[Records with modeling code]
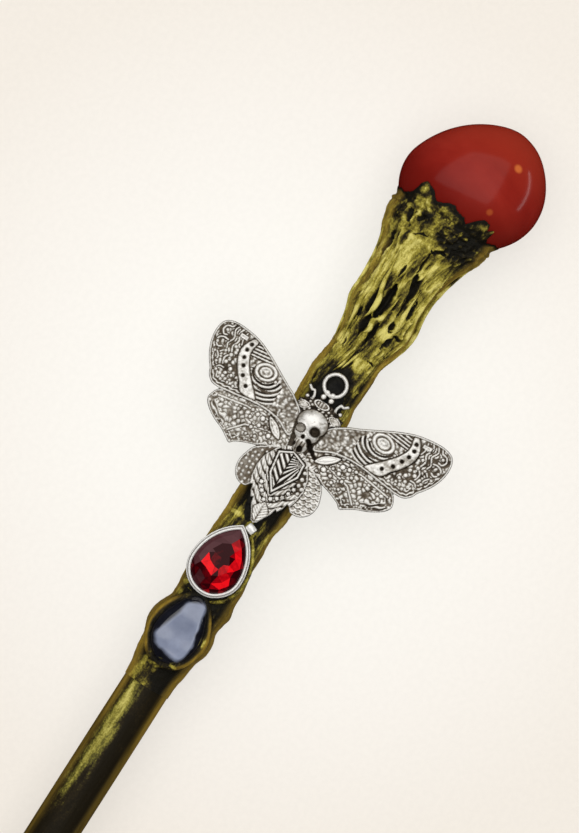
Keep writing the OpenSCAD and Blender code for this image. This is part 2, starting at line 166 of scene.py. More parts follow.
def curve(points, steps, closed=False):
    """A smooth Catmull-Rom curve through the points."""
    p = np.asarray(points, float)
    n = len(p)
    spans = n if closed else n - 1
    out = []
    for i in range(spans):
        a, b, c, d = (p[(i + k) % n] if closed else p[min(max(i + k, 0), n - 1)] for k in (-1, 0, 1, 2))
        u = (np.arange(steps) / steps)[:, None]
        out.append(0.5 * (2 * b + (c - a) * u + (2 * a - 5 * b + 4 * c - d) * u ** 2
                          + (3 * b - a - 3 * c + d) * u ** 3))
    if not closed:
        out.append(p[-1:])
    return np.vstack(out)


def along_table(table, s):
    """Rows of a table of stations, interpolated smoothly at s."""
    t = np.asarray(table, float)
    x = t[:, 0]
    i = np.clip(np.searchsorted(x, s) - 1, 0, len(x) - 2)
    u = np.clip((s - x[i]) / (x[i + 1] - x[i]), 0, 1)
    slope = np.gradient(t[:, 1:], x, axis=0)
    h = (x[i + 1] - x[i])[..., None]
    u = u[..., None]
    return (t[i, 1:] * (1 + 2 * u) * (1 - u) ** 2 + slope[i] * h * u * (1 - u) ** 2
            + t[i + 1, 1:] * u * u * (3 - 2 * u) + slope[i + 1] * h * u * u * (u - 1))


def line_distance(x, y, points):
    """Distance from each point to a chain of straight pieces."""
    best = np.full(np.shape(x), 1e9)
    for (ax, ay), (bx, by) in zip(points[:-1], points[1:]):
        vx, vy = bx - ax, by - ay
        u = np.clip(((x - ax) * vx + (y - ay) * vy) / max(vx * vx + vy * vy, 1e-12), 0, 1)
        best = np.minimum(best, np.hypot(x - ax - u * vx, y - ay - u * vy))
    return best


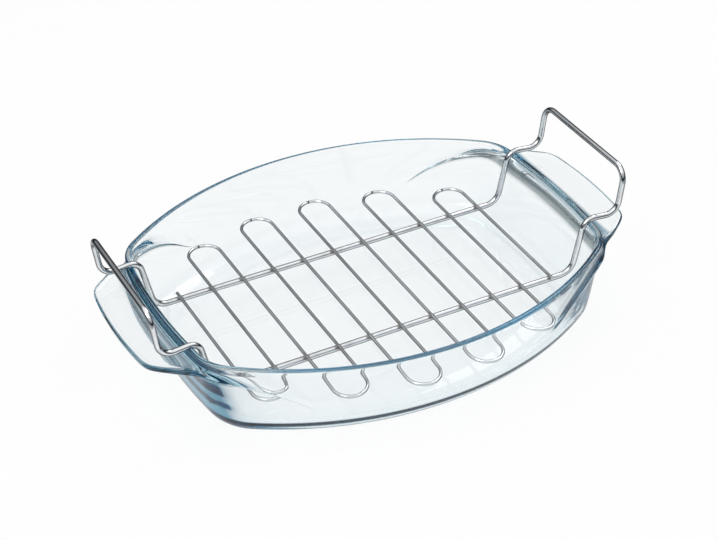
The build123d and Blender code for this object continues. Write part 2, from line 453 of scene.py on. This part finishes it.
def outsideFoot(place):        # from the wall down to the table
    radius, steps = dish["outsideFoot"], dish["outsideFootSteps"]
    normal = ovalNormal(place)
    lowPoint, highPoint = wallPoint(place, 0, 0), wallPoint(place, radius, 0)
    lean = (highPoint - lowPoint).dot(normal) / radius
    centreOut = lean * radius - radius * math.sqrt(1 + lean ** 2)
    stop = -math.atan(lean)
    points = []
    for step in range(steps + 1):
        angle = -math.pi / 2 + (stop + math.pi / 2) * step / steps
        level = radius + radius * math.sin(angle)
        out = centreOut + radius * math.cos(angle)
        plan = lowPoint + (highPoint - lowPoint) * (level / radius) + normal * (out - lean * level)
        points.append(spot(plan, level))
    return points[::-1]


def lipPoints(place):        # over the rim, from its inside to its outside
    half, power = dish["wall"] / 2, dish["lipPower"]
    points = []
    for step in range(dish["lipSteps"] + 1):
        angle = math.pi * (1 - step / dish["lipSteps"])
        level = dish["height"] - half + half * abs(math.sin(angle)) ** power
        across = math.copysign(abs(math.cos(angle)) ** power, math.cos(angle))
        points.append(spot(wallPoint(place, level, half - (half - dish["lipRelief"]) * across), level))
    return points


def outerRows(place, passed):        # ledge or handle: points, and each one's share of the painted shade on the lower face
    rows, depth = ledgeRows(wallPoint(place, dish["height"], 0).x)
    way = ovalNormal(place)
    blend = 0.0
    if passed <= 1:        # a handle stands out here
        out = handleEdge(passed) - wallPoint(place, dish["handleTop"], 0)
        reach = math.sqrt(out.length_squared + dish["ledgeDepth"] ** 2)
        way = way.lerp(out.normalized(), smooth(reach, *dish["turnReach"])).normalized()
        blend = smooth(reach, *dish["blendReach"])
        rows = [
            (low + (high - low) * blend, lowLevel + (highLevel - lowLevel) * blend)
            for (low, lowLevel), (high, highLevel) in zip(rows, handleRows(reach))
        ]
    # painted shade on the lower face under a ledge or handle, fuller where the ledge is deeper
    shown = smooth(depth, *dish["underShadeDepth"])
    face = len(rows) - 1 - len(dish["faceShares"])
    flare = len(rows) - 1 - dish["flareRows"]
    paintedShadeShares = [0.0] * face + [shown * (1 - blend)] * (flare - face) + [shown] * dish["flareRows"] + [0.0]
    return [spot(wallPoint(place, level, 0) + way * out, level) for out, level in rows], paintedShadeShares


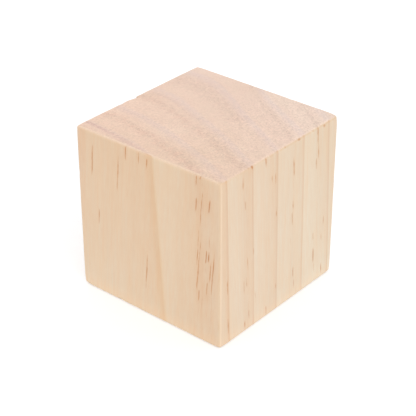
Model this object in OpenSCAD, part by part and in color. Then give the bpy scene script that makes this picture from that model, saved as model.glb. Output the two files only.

**WORK REQUIRED:** Find the word "Blender" in the records and pull out each line that has it.

**FINISHED ANSWER:**
Keep writing the OpenSCAD and Blender code for this image. This is part 2, starting at line 166 of scene.py. More parts follow.
The build123d and Blender code for this object continues. Write part 2, from line 453 of scene.py on. This part finishes it.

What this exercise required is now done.